4. Have student present during parent conferences.
Always have the student present whenever possible during a conference with the parents. Doing so ensures that everything is taken care of right then. Work out a plan for student improvement. Give the student an assignment on improving behavior and doing things that will help the class.
5. Use rewards and incentives.
It can be very beneficial to have rewards or incentives for hard work and class cooperation. It can keep them working as a team and utilize positive peer pressure.
6. Take advantage of resources.
Use the multitude of online resources to help you with classroom management. Check out the following websites in addition to our website for great tips on becoming a better teacher:
- www.teachers.net (Harry Wong)
Check with your school counselors. Read their folders in the front office. You would be surprised at the amount of materials and effective interventions available there.
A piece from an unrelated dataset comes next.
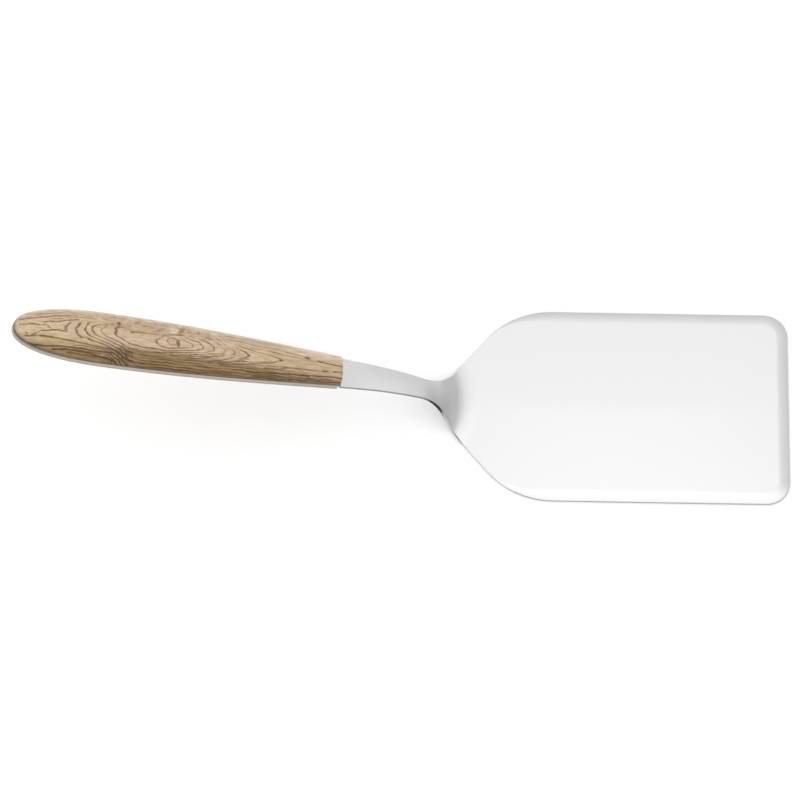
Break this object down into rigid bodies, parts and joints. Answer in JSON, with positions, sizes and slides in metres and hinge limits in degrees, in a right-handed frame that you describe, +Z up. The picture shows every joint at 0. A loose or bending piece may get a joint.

Another great resource is the education section of your favorite bookstore. You can find many inspirational materials available. Invest in yourself and you will be so much happier with teaching. Take a portion of your day to build yourself up by learning.
7. Be fair and be consistent
Keep in mind that there are group discipline techniques and individual discipline techniques. Don’t get the two mixed up, or your class may turn on you. Avoid being labeled as “unfair.” Last but most certainly not least, be consistent, no matter what your discipline program is. The easiest way to lose control is to be unprepared and inconsistent.